Why Rhythmic Work Beats Hustle Culture

The traditional hustle mindset says: go harder, do more, push through.

But research on productivity, cognitive performance, and nervous system regulation all say the opposite. Your brain needs variation to stay sharp—focus and rest, tension and ease, like a metronome guiding your creative energy.

Rhythmic workflows:

  • Reduce mental fatigue by building in regular recovery
  • Improve focus quality by aligning with your energy curve
  • Support long-term consistency by preventing burnout
  • Make your days feel more human, less robotic

And maybe most importantly, they help you feel present in your work—rather than always chasing the next thing.

Step 1: Understand Your Natural Focus Rhythm

Before building your rhythm, you need to know your starting beat.

Ask yourself:

  • When do I feel naturally energized?
  • When does my focus dip?
  • Do I work better in short bursts or long blocks?
  • What helps me reset quickly (movement, sound, rest)?

This is where your chronotype comes in. If you're a morning Lion, your peak focus may be 6–11AM. If you're a creative Wolf, you may not hit flow until after 4PM.

Knowing your rhythm helps you build a schedule around your energy—not against it.

Step 2: Structure Your Day in Focus Cycles

Once you know your focus rhythm, create cycles that follow a predictable arc. For example:

Light Start

Ease into the day with low-stakes tasks: emails, planning, prepping your workspace. Pair it with gentle lo-fi or ambient sound to keep your energy soft but awake.

Deep Work Block

Enter your first true focus window. This could be 25–30 minutes (Pomodoro) or up to 90 minutes if you’re in flow. Use soundscapes that eliminate distraction: brown noise, instrumental beats, or cinematic ambient.

Intentional Break

This is not a scrolling break. It’s a rhythm reset. Walk, stretch, sip something warm, or listen to calming nature sounds. Let your nervous system soften.

Repeat

Re-enter with a slightly different task or environment. Switch up your sound. Light a candle. Change your scene with a new LifeAt virtual background.

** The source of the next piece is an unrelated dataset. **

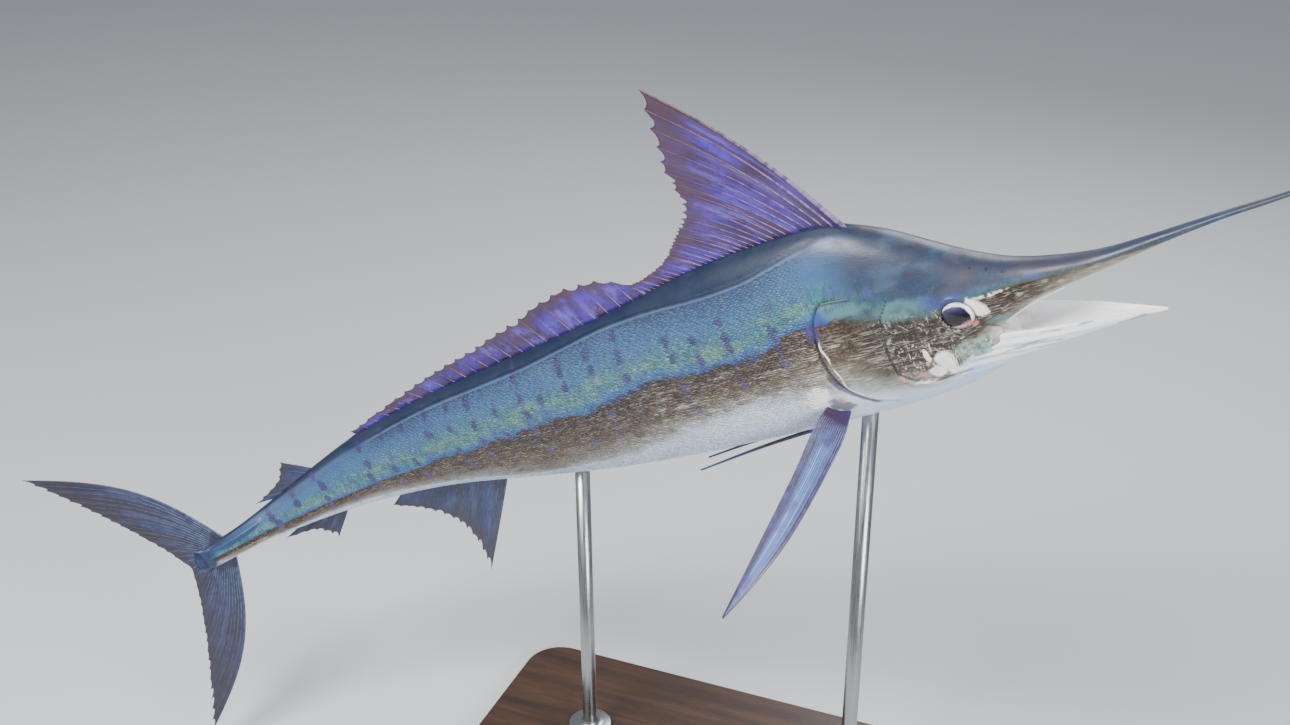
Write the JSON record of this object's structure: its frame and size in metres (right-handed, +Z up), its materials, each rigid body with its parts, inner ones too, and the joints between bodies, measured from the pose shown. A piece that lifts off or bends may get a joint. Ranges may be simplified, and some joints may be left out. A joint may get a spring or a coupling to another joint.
{
  "type": "striped marlin model on a display stand",
  "caption": "Life-size striped marlin lunging nose up with open mouth, raised pointed dorsal fin and swept tail, held over a flat base by rods.",
  "frame": {"origin": "centre of the stand base's flat underside, where it rests on the floor", "axes": "+Z up; the fish heads along +X with its bill pitched up 22 degrees, its left side is towards +Y"},
  "size_m": [2.4078, 0.7609, 1.5303],
  "materials": {
    "head_skin": "wet satin skin, slate above and brown on the cheek",
    "bill": "fine-grained horn, satin",
    "lower_jaw": "wet satin skin, white with grey folds",
    "eye": "wet and glossy",
    "gill_cover": "wet satin skin over bone",
    "body_skin": "wet satin skin with violet bars",
    "dorsal_fin": "wet satin membrane with rays",
    "small_fin": "wet satin membrane with rays",
    "tail_fin": "wet satin membrane with rays",
    "pectoral_fin": "wet satin membrane with rays",
    "stand_wood": "dark stain, satin",
    "stand_steel": "brushed"
  },
  "bodies": {
    "root": {"head": "head_skin", "bill": "bill", "lower_jaw": "lower_jaw", "eye_right": "eye", "eye_left": "eye", "gill_cover_right": "gill_cover", "gill_cover_left": "gill_cover", "chest": "body_skin", "flank": "body_skin", "tail_stock": "body_skin", "dorsal_fin_lobe": "dorsal_fin", "dorsal_fin_length": "dorsal_fin", "second_dorsal_fin": "small_fin", "first_anal_fin": "small_fin", "second_anal_fin": "small_fin", "tail_fin_upper_lobe": "tail_fin", "tail_fin_lower_lobe": "tail_fin", "pectoral_fin_right": "pectoral_fin", "pectoral_fin_left": "pectoral_fin", "pelvic_fin_right": "small_fin", "pelvic_fin_left": "small_fin", "stand_base": "stand_wood", "stand_rod_front": "stand_steel", "stand_rod_rear": "stand_steel"}
  },
  "joints": []
}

Over time, these cycles become self-reinforcing. Your body starts to expect focus at certain times. Your brain starts associating sounds, locations, or lighting with different mental states.

Step 3: Layer in Weekly Rhythms

Daily rhythms are powerful—but so are weekly pulses. Your week should also ebb and flow.

Here’s one rhythm to try:

  • Monday – Planning + Light Focus
  • Tuesday–Wednesday – Deep Work Days
  • Thursday – Creative or Strategic Thinking
  • Friday – Wrap-Up, Review, Admin
  • Weekend – Full Reset

This builds in creative space, structured productivity, and recovery, so you’re not dragging by Thursday or overwhelmed on Sunday night.

Step 4: Use Tools That Reinforce Your Rhythm

Structure is powerful—but it doesn’t have to be rigid. The right digital tools can help you stay on rhythm without micromanaging your day.

Try:

  • LifeAt.io: Set a virtual scene, timer, and background sound for each focus cycle
  • Endel: Adaptive soundscapes that shift with your energy needs
  • Session: Pomodoro-style timing + journaling and distraction tracking
  • Notion: Build a dashboard that reflects your rhythm—color code work blocks, embed timers, playlist links
  • Spotify Focus Playlists: Rotate music to match your cycle: energetic, deep, or soft

Bonus tip: name your cycles. Instead of “2PM work block,” call it “Flow Focus” or “Coffee & Deep Dive.” It helps you engage with the time emotionally, not just functionally.

Step 5: Give Yourself Permission to Pause

Rhythm only works when it includes the downbeat.

If your break isn’t restful, your focus won’t be either. So give yourself breaks that actually feel like breaks. Step outside. Stretch. Breathe. Listen to birds or lo-fi rain. Let silence count.

You’re not falling behind—you’re resetting the tempo.

Final Thoughts: Focus is a Pulse, Not a Race

Rhythmic workflows remind us that we’re not machines—we’re humans with energy patterns, emotional cycles, and nervous systems that crave both focus and release.

You don’t need to optimize every minute. You just need to listen for the beat.

Try building your schedule around one strong focus cycle each morning. Use sound to cue each phase. Create space for recovery. And let the rhythm of your day carry you—not push you.

Because the goal isn’t just productivity. It’s presence. And rhythm helps you return to it again and again.